Ao longo do tempo, a arquitetura tem enfrentado desafios cada vez mais complexos e interligados, desde a urgência ecológica até uma rápida transformação social e aceleração tecnológica. Nesse contexto, o conceito de inteligência evolui: não se trata apenas da cognição individual ou das capacidades computacionais, mas de um processo que abarca a memória cultural, as práticas coletivas e sistemas adaptativos.

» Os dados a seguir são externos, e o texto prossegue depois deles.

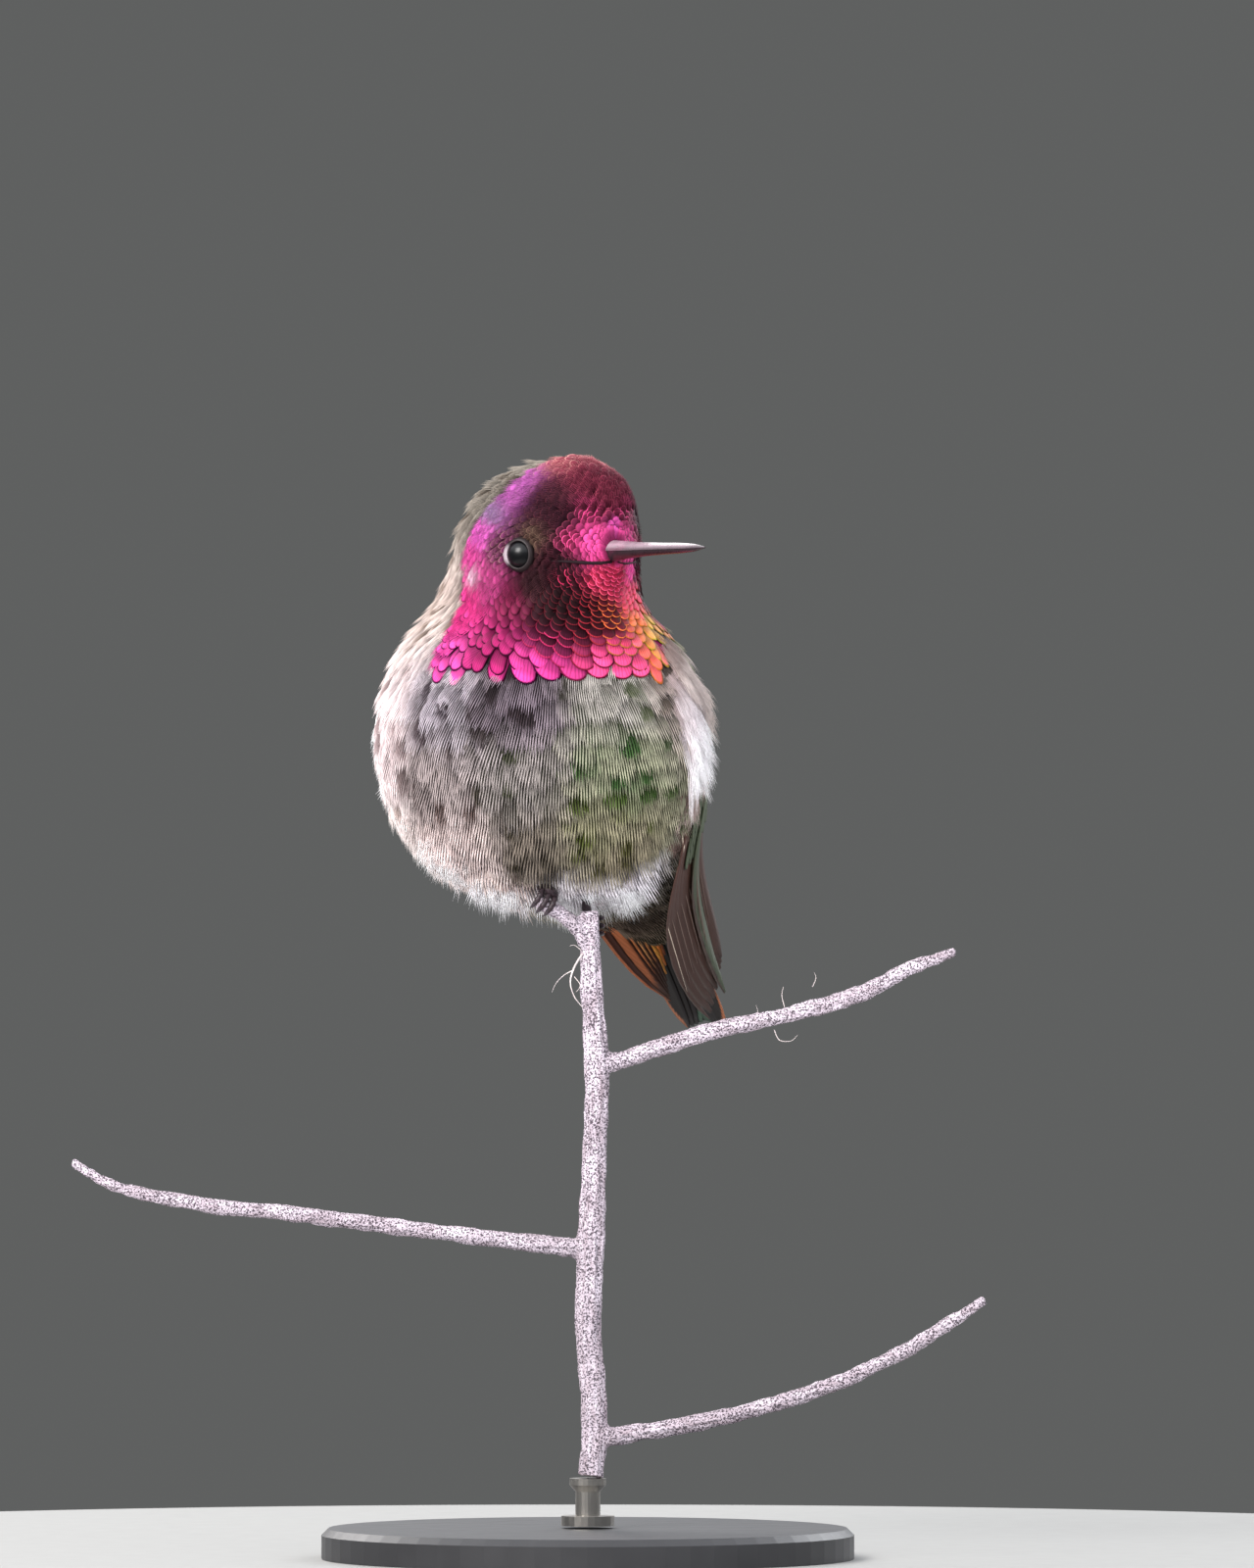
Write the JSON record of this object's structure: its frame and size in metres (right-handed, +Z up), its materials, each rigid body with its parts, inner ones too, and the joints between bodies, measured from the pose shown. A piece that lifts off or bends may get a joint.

As tradições vernaculares são um exemplo poderoso disso, pois condensam gerações de conhecimento ambiental, transmitido por meio de técnicas construtivas e lógicas espaciais ajustadas às condições locais. Ao mesmo tempo, plataformas participativas ampliam o processo decisório, permitindo que comunidades inteiras influenciem o projeto de seus ambientes, redistribuindo o poder na criação do espaço. Processos computacionais, por sua vez, têm a capacidade de responder a dados complexos em tempo real, analisando e reagindo a variáveis ambientais, sociais e comportamentais, criando novas formas de adaptabilidade.
Essa abordagem reflete uma transição de uma autoria linear para uma co-criação iterativa, desafiando o paradigma tradicional do arquiteto como único autor. A arquitetura, portanto, emerge não como um resultado fixo, mas como um processo dinâmico moldado por múltiplas inteligências, cada uma com sua própria lógica, ritmo e escala.
Aprendendo com a Sabedoria Coletiva
Bernard Rudofsky, ao curar a exposição Architecture Without Architects, questionou a hegemonia do treinamento formal, propondo uma nova definição de arquitetura. A mostra no MoMA apresentou uma panorâmica de edifícios anônimos e pré-industriais ao redor do mundo — habitações, granários, terraços e templos — construídos sem planos, instituições ou uma classe profissional definida. Para Rudofsky, essas estruturas representavam uma “arquitetura não definida”, moldada por tradição, necessidade e clima, e não apenas por teorias estéticas. Ele argumentou que esses ambientes refletem um “conhecimento coletivo”, desenvolvido ao longo do tempo através da observação e refinamento.
O trabalho de Rudofsky, portanto, abre espaço para repensar a arquitetura como uma prática coletiva, acumulativa. O conceito de vernacular torna-se não um estilo, mas um processo: a arquitetura como forma de negociação cultural e ecológica. A inteligência que ela incorpora não reside na invenção, mas na iteração; não na autoria, mas na transmissão. As tradições construtivas que emergem sob essa lógica são raramente estáticas — elas evoluem com materiais, rituais e pressões ambientais, respondendo com pragmatismo e cuidado às necessidades de suas comunidades.
Uma Arquitetura de Muitas Inteligências
A noção de inteligência na arquitetura não é mais singular. Ela surge por meio de práticas vernaculares herdadas, processos colaborativos, infraestruturas digitais e sistemas ecológicos. Essas variadas formas de conhecimento resistem à hierarquia e coexistem, cada uma contribuindo para como o espaço é imaginado, negociado e construído. O futuro da arquitetura não reside em escolher entre o natural, o artificial ou o coletivo, mas em articular suas sobreposições.
A arquitetura atual é, portanto, um reflexo da inteligência coletiva e adaptativa, onde cada construção e espaço funciona como uma interface mediadora entre as interações sociais e ambientais. Ao evoluir para um modelo que favorece a colaboração e a co-criação, somos levados a reimaginar como projetamos e construímos nossos ambientes, sempre com um olhar atento para o ecossistema maior em que nos inserimos.